------ GIVEN INFORMATION

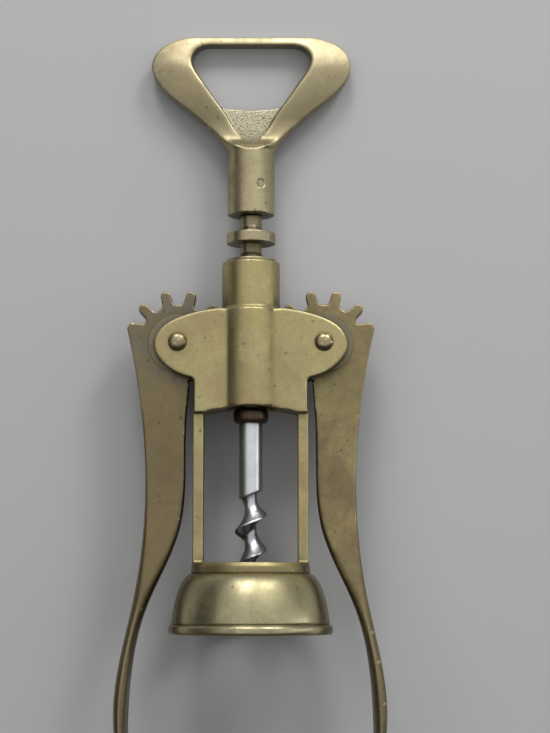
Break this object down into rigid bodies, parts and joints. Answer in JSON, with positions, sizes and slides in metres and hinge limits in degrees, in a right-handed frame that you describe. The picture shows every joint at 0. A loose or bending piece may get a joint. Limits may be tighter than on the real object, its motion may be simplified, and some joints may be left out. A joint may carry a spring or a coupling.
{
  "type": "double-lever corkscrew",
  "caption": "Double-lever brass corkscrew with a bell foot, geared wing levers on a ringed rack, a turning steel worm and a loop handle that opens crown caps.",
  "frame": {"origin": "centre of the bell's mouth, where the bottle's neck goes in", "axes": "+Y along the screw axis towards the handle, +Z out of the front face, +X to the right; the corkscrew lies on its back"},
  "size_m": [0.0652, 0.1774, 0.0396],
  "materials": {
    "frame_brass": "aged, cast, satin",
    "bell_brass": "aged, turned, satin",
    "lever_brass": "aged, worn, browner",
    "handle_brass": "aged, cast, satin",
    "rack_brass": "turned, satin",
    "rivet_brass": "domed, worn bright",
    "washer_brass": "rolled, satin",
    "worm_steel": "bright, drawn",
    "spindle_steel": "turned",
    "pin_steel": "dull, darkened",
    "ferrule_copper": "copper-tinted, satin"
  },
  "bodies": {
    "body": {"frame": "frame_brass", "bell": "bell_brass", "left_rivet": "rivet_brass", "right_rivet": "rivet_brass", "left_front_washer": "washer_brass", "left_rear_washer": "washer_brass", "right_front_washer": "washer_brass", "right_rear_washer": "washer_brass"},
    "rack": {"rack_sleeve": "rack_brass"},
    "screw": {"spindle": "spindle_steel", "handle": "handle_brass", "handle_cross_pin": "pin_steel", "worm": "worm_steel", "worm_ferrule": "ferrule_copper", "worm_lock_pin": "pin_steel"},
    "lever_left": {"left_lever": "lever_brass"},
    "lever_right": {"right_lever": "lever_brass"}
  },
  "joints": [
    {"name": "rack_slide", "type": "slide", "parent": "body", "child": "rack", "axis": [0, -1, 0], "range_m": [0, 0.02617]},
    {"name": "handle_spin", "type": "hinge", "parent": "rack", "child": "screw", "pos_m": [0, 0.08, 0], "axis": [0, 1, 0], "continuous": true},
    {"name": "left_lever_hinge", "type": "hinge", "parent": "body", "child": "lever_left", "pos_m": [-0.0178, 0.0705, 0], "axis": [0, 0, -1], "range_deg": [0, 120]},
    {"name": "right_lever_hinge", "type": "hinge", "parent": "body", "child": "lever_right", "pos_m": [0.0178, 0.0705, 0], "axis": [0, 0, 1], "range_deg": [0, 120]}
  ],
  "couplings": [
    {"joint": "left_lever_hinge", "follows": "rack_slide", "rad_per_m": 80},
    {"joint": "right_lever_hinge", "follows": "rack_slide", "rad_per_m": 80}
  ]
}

------------

### STATED EXERCISE
Please output the entire listing exactly as it stands.

### SOLVED EXERCISE
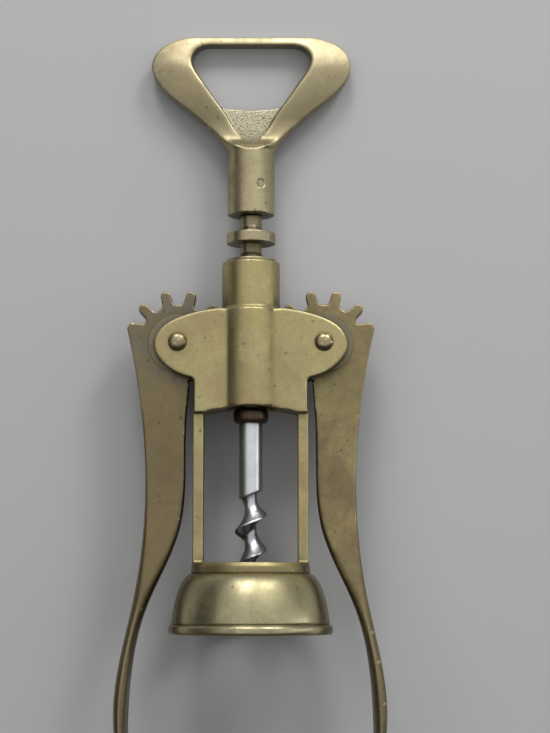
Break this object down into rigid bodies, parts and joints. Answer in JSON, with positions, sizes and slides in metres and hinge limits in degrees, in a right-handed frame that you describe. The picture shows every joint at 0. A loose or bending piece may get a joint. Limits may be tighter than on the real object, its motion may be simplified, and some joints may be left out. A joint may carry a spring or a coupling.
{
  "type": "double-lever corkscrew",
  "caption": "Double-lever brass corkscrew with a bell foot, geared wing levers on a ringed rack, a turning steel worm and a loop handle that opens crown caps.",
  "frame": {"origin": "centre of the bell's mouth, where the bottle's neck goes in", "axes": "+Y along the screw axis towards the handle, +Z out of the front face, +X to the right; the corkscrew lies on its back"},
  "size_m": [0.0652, 0.1774, 0.0396],
  "materials": {
    "frame_brass": "aged, cast, satin",
    "bell_brass": "aged, turned, satin",
    "lever_brass": "aged, worn, browner",
    "handle_brass": "aged, cast, satin",
    "rack_brass": "turned, satin",
    "rivet_brass": "domed, worn bright",
    "washer_brass": "rolled, satin",
    "worm_steel": "bright, drawn",
    "spindle_steel": "turned",
    "pin_steel": "dull, darkened",
    "ferrule_copper": "copper-tinted, satin"
  },
  "bodies": {
    "body": {"frame": "frame_brass", "bell": "bell_brass", "left_rivet": "rivet_brass", "right_rivet": "rivet_brass", "left_front_washer": "washer_brass", "left_rear_washer": "washer_brass", "right_front_washer": "washer_brass", "right_rear_washer": "washer_brass"},
    "rack": {"rack_sleeve": "rack_brass"},
    "screw": {"spindle": "spindle_steel", "handle": "handle_brass", "handle_cross_pin": "pin_steel", "worm": "worm_steel", "worm_ferrule": "ferrule_copper", "worm_lock_pin": "pin_steel"},
    "lever_left": {"left_lever": "lever_brass"},
    "lever_right": {"right_lever": "lever_brass"}
  },
  "joints": [
    {"name": "rack_slide", "type": "slide", "parent": "body", "child": "rack", "axis": [0, -1, 0], "range_m": [0, 0.02617]},
    {"name": "handle_spin", "type": "hinge", "parent": "rack", "child": "screw", "pos_m": [0, 0.08, 0], "axis": [0, 1, 0], "continuous": true},
    {"name": "left_lever_hinge", "type": "hinge", "parent": "body", "child": "lever_left", "pos_m": [-0.0178, 0.0705, 0], "axis": [0, 0, -1], "range_deg": [0, 120]},
    {"name": "right_lever_hinge", "type": "hinge", "parent": "body", "child": "lever_right", "pos_m": [0.0178, 0.0705, 0], "axis": [0, 0, 1], "range_deg": [0, 120]}
  ],
  "couplings": [
    {"joint": "left_lever_hinge", "follows": "rack_slide", "rad_per_m": 80},
    {"joint": "right_lever_hinge", "follows": "rack_slide", "rad_per_m": 80}
  ]
}